Commercial code (communications)

Commercial code (communications)

In telecommunication, a commercial code is a code once used to save on cablegram costs [1][2]. Telegraph (and telex) companies have always charged based on the length of the message sent—and this has not changed since the 19th Century. To this day telex messages are charged by the word.

When telegraph messages were the state of the art in rapid long distance communication, elaborate commercial codes which encoded complete phrases into single words (commonly five-letter groups) were developed. For example "words" as BYOXO ("Are you trying to weasel out of our deal?"), LIOUY ("Why do you not answer my question?"), BMULD ("You're a skunk!"), or AYYLU ("Not clearly coded, repeat more clearly."). A "dictionary" of such "words" is a codebook. For telegraph offices that would not accept messages with non-words such as AYYLU, codebooks were compiled with only real words as codewords, sometimes using words from multiple accepted languages to expand the supply even though all the plaintext phrases were in one language.

Such commercial codes became obsolete in the late 20th century. They were replaced by much simpler (although admittedly more long-winded) codes such as Morse Code Abbreviations and Ten-code and Q code, and also by more compact automatic data compression algorithms.

In this context, "commercial code" (used purely to save cable costs, where the people communicating didn't care if anyone else could read their messages) is distinguished from similar "secret codes" used in cryptography.



Initially the necessity for Commercial Codes was to save money. There was a boom in commercial telegraphy in the US (and Europe) from the 1880s into the 1920s, but messages were initially not cheap to send. This industrial sector was really where some of the first academic experimentations in lossless data compression and error correction (using checksums and check digits) took place.[citation needed]

Elaborate commercial codes were developed that encoded common phrases as words or numbers. There were even a few commercial rating agencies (possibly linked to the book trade) that rated codebooks for their efficiency but these had more or less ceased operation by the mid-1930s.

Another aim of the telegraph codes was to reduce the risk of misunderstanding by avoiding having similar words mean similar things. There was also the goal of secrecy (or at least telecommunications communications privacy), as telegraph operators could potentially use information garnered from commercial and some kinds personal messages for their own personal profit.

Examples of these codes include the A.B.C Telegraphic Code, Bentleys Second Phrase Code, Slater's Telegraphy Code (1916), Western Union Universal Codebook (1907) and Unicode (1889).

In addition to more general commercial codes, there were a number of codes targeted at particular industries e.g. railways, timber, shipping, cotton and diplomats (the Western Union Universal Codebook was used by some US Embassies on a limited basis between 1905 and the mid 1930s).

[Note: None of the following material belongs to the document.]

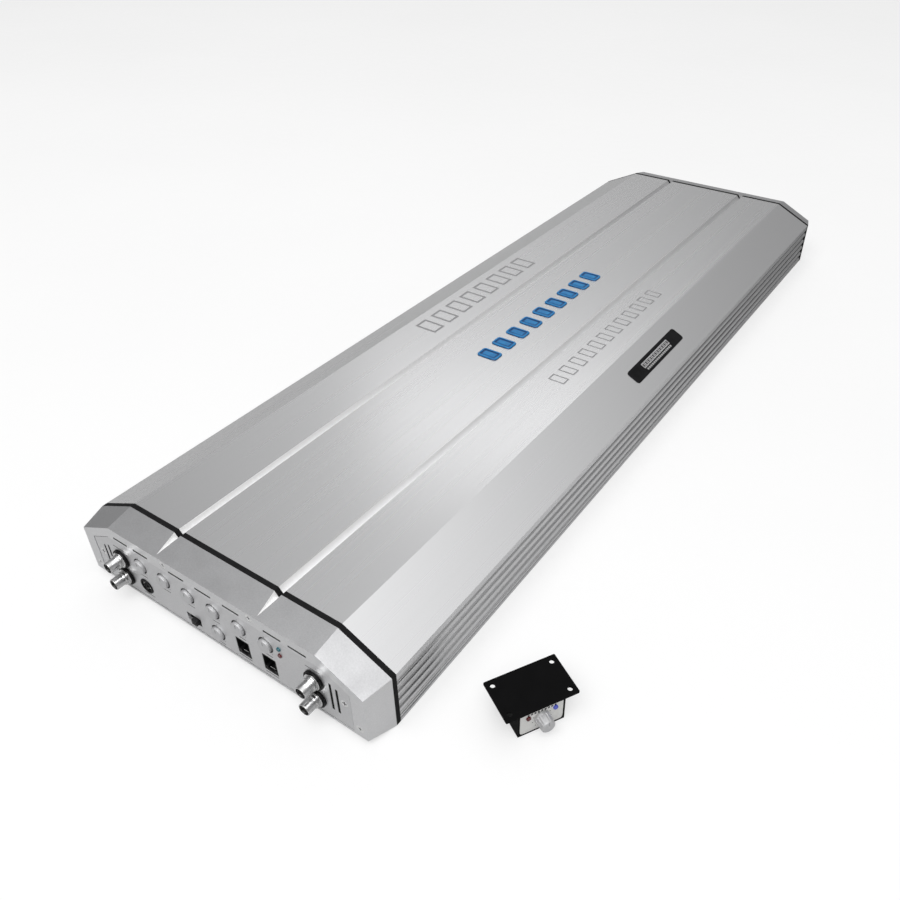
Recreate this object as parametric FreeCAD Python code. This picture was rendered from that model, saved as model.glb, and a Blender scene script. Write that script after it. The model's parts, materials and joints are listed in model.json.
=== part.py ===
import FreeCAD, Part
import math
import os

# Car power amplifier with its wired level remote. Millimetres, +Z up.
# The origin is the middle of the amplifier's underside. The control end faces -Y, the supply end faces +Y.

# ---- Driving dimensions ----
WIDTH = 258.0
HEIGHT = 61.5
LENGTH = 800.0
CAP_DEPTH = 19.3
GASKET_THICKNESS = 3.7
FIT_GAP = 0.1
SLIVER = 0.01

# Body section
TOP_HALF = 91.5
SIDE_TOP = 43.5
GROOVE_X = 44.5
GROOVE_HALF = 2.95
GROOVE_DEPTH = 3.8
LAND_BOTTOM = 36.2
RIB_COUNT = 4
RIB_PITCH = 7.8
RIB_DEPTH = 2.0
RIB_VALLEY = 0.6
LIP_TOP = 2.1
LIP_SHOULDER = 2.6

# Inside of the body
INNER_HALF = 121.5
INNER_SIDE_TOP = 41.0
INNER_TOP_HALF = 88.5
INNER_TOP = 57.0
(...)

In codes such as the A.B.C. Telegraphic code, code words could contain what would be recognized today in programming terms as parameters e.g. in the 'Freight and tonnage requirements' section, antitacte means Mozambique, loading at not more than two places, to ____, steamer for about ____ tons general cargo at ____ per ton on the d/w capacity to cargo.

The telegrapher would then fill in the 3 parameters, the destination, the number of tons and the price per ton.

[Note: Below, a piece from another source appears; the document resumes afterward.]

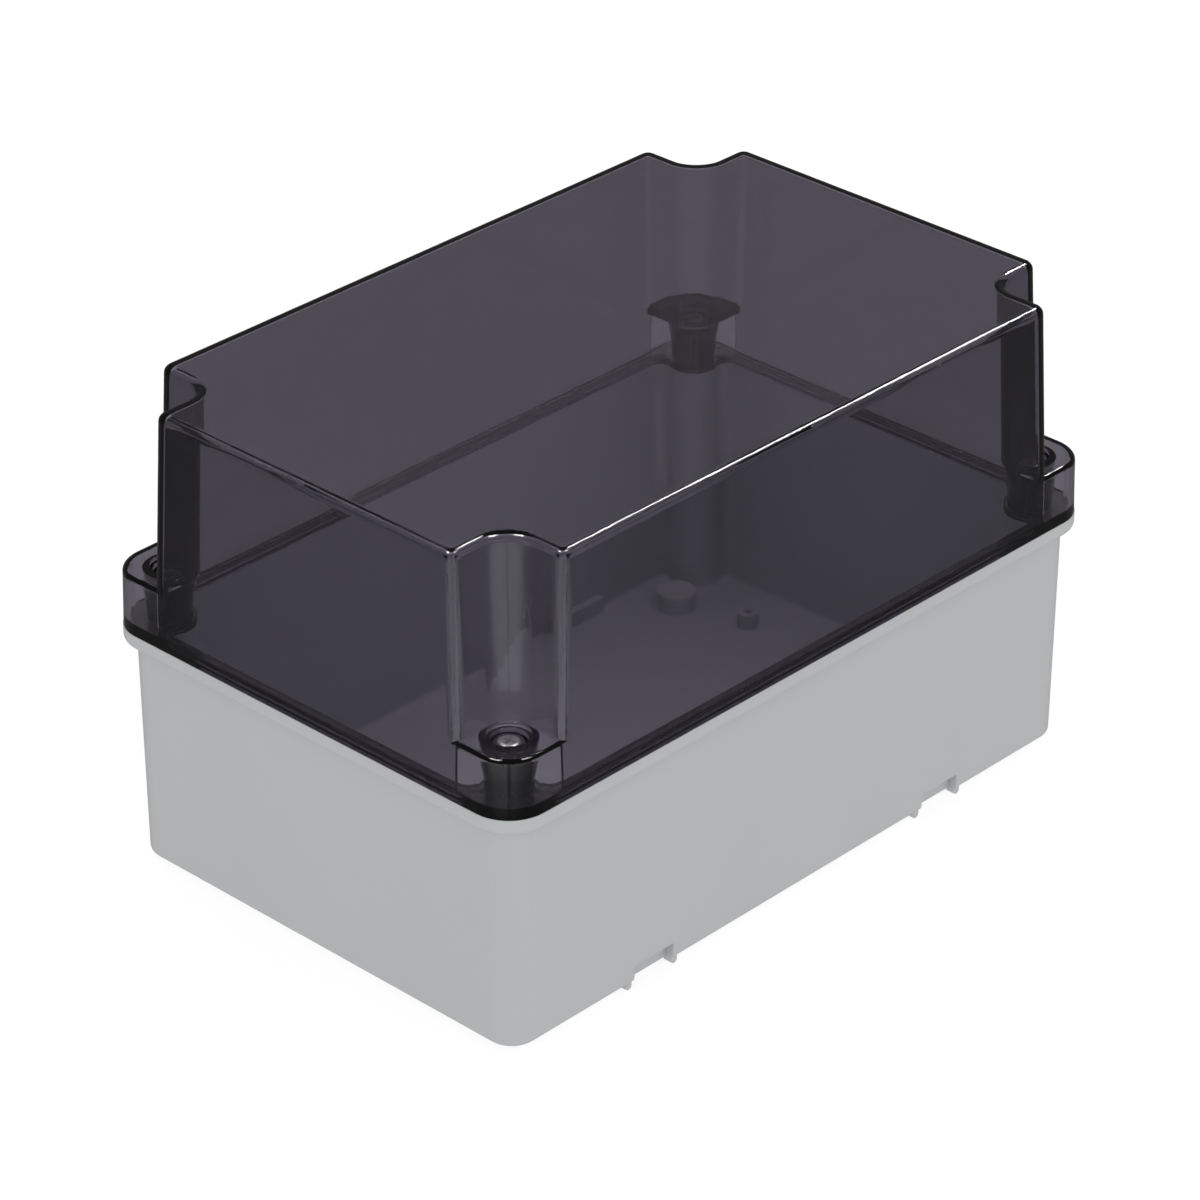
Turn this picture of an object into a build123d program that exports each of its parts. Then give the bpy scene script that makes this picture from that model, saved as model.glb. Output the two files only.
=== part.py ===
from build123d import *
import math
import os

# A wall-mounted junction box: a moulded grey base with a flanged rim, and a deep see-through
# cover held by four captive screws that sit in stepped wells at the foot of the corner recesses.
# Millimetres. Origin at the middle of the footprint, on the standing pads' level.
# +X runs along the long side, +Y to the back, +Z up.

# Overall
rim_length = 300.0
rim_width = 197.0
rim_corner_r = 15.5
standoff = 2.5
base_height = 93.5
cover_height = 90.5

# Base
base_wall = 3.0
floor_thick = 3.0
flange_overhang = 4.6
flange_thick = 6.0
flange_round = 2.2
base_draft = 0.8
bottom_round = 2.5
column_r = 9.5
column_blend = 4.0
screw_edge = 17.0

# Seal between base and cover
groove_land = 1.6
groove_width = 3.0
groove_depth = 3.5
gasket_height = 2.0
tongue_play = 0.4
tongue_length = groove_depth - gasket_height

# Standing pads and wall fixing
fixing_from_end = 40.0
fixing_from_side = 28.5
fixing_hole_r = 2.6
pad_r = 8.0
collar_r = 7.5
collar_bore_r = 5.5
collar_height = 6.0
cap_rim = 1.6
cap_plug_length = 3.0
cap_play = 0.02

# Pillars for a mounting plate
pillar_from_end = 32.0
pillar_from_side = 58.5
pillar_r = 4.0
pillar_bore_r = 1.5
pillar_height = 6.0

# Bracket pockets and their nubs, on both long sides
pocket_from_end = 74.5
pocket_width = 19.4
pocket_height = 7.0
pocket_depth = 3.6
pocket_wall = 2.4
nub_gap = 0.2
nub_width = 3.0
nub_length = 3.6
nub_inset = 1.2

# Cover
cover_wall = 3.2
cover_top = 2.8
cover_set_in = 0.2
cover_draft = 2.7
top_round = 3.4
inner_top_round = 0.8
rim_plate = 3.0
plate_round = 0.8
ledge_rise = 22.5
ledge_thick = 2.5
ledge_round = 2.0
ledge_lap = 0.5
ear_wall = 2.2
recess_draft = 3.1
recess_corner_gain = 3.0
recess_shoulder_r = 4.2
inner_shoulder_r = 1.2
ear_past_recess = 1.4

# Screw wells and bosses in the cover
well_depth = 7.1
well_play = 0.7
well_step_width = 1.2
well_step_height = 1.6
well_rim = 0.4
well_edge_round = 0.3
boss_wall = 3.0
boss_flare = 1.8
boss_flare_height = 14.0
seat_web = 2.5
shank_gap = 0.3
boss_bore_gap = 0.6

# Screw, washer, seal and insert
head_r = 4.0
head_height = 2.8
head_round = 1.0
cross_arm = 2.3
cross_slot = 0.9
cross_depth = 1.7
cross_taper = 0.55
washer_r = 4.5
washer_thick = 0.8
seal_r = 4.2
seal_thick = 1.0
ring_play = 0.1
shank_r = 1.6
thread_r = 2.0
thread_above = 1.5
thread_play = 0.05
screw_tip = 0.5
insert_r = 2.8
insert_length = 8.0
insert_play = 0.02
insert_groove = 0.4
column_bore_r = 2.4
column_bore_below = 4.0

# Levels worked out from the sizes above
floor_low = standoff
floor_top = floor_low + floor_thick
joint_z = standoff + base_height
cover_top_z = joint_z + cover_height
ledge_z = joint_z + ledge_rise
seat_z = ledge_z - well_depth
washer_z = seat_z + seal_thick
head_z = washer_z + washer_thick
tip_z = joint_z - insert_length - screw_tip
cavity_inset = flange_overhang + base_wall
collar_top = floor_top + collar_height
pillar_top = floor_top + pillar_height

half_length = rim_length / 2
half_width = rim_width / 2
fixing_x = half_length - fixing_from_end
fixing_y = half_width - fixing_from_side
pillar_x = half_length - pillar_from_end
pillar_y = half_width - pillar_from_side
pocket_x = half_length - pocket_from_end
base_foot_y = half_width - flange_overhang - base_draft
screw_x = half_length - screw_edge
screw_y = half_width - screw_edge
well_r = washer_r + well_play
well_mouth_r = well_r + 2 * well_step_width
boss_r = well_r + boss_wall
recess_corner_low = well_mouth_r + well_rim
recess_corner_high = recess_corner_low + recess_corner_gain
recess_low = screw_edge + recess_corner_low
recess_high = recess_low + recess_draft
ear_reach = recess_low + ear_past_recess
nub_offset = pocket_width / 2 + nub_gap + nub_width / 2
corners = {
    "front_left": (-1, -1),
    "front_right": (1, -1),
    "back_right": (1, 1),
    "back_left": (-1, 1),
}
STANDING = (Align.CENTER, Align.CENTER, Align.MIN)


def rounded_plate(inset, z):
    """The rim's rounded rectangle, drawn in by the inset, as a face at height z."""
    outline = RectangleRounded(rim_length - 2 * inset, rim_width - 2 * inset, rim_corner_r - inset)
    return Pos(0, 0, z) * outline


def frustum(inset_low, z_low, inset_high, z_high):
    """A drafted block between two rounded rectangles of the rim's outline."""
    return loft([rounded_plate(inset_low, z_low), rounded_plate(inset_high, z_high)], ruled=True)


def arc_between(center, radius, start_deg, turn_deg):
    """An arc about a centre, from a start angle through a signed turn."""
    if turn_deg > 0:
        return CenterArc(center, radius, start_deg, turn_deg)
    return CenterArc(center, radius, start_deg + turn_deg, -turn_deg)


def place_in_corner(edges, sx, sy):
    """Edges drawn in the +X +Y corner, mirrored into the corner of the given signs."""
    if sx < 0:
        edges = [mirror(edge, about=Plane.YZ) for edge in edges]
    if sy < 0:
        edges = [mirror(edge, about=Plane.XZ) for edge in edges]
    return edges


def closed_outline(corner_edges, x_end, y_line, x_line, y_end, z):
    """A face whose four corners mirror one drawn corner, joined by the four straight sides.

    The drawn corner runs from (x_end, y_line) on the long side to (x_line, y_end) on the short side."""
    edges = []
    for sx, sy in corners.values():
        edges += place_in_corner(corner_edges, sx, sy)
    for side in (-1, 1):
        edges.append(Line((-x_end, side * y_line), (x_end, side * y_line)))
        edges.append(Line((side * x_line, -y_end), (side * x_line, y_end)))
    return Pos(0, 0, z) * make_face(edges)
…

The regulations of the International Telegraph Convention distinguished between 'code telegrams' which it describes as 'those composed of words the context of which has no intelligible meaning' and 'cipher telegrams' which it describes as 'those containing series of groups of figures or letters having a secret meaning or words not to be found in a standard dictionary of the language'.

Codes such as the A.B.C. Telegraphic Code, therefore, included both numbers and code words so the user could choose between the two.


Example code words:

  • From the A.B.C Telegraphic Code (5th Edition)
    • paromella — in leaving the dock (harbour) struck the pier, damaging the stern
    • arimaspen — Phaeton with 6 B.H.P. two cylinder motor to seat four passengers speed — miles per hour
    • haubarer — Charterers will allow the option of carrying horses for ship's benefit
  • From Bentley's Complete Phrase Code
    • oyfin — has not been reinsured
    • azkhe — clean bill of health
    • atgam — have they authorised?
  • From the telegraphic cipher code specially adapted to the cotton trade
    • dress — the supply from India will be less than expected
    • insane — at what price, free on board and freight, can you offer us cotton for shipment by steamer sailing this week?
    • puncher — we anticipate rate of interest will be reduced by Bank of England
  • From 'Unicode'[3] (which, unlike the others, was intended for domestic use in addition to commercial; unrelated to the Unicode computing standard)
    • dionysia — Amputation is considered necessary
    • annosus — Confined yesterday, Twins, both dead, Mother not expected to live
    • cognosco — Dining out this evening, send my dress clothes here

In computer networking, commercial code could be thought of as the application layer, Morse code as the data link layer and the binary line code as the physical layer. However, fundamental differences between telegraphy and networking mean that some layers of the OSI model have no distinct analogs (namely the presentation, session, transport, and network layers). The responsibilities of these layers—which include error correction, addressing, delivery, and connection management—were jointly handled by telegraph operator protocol.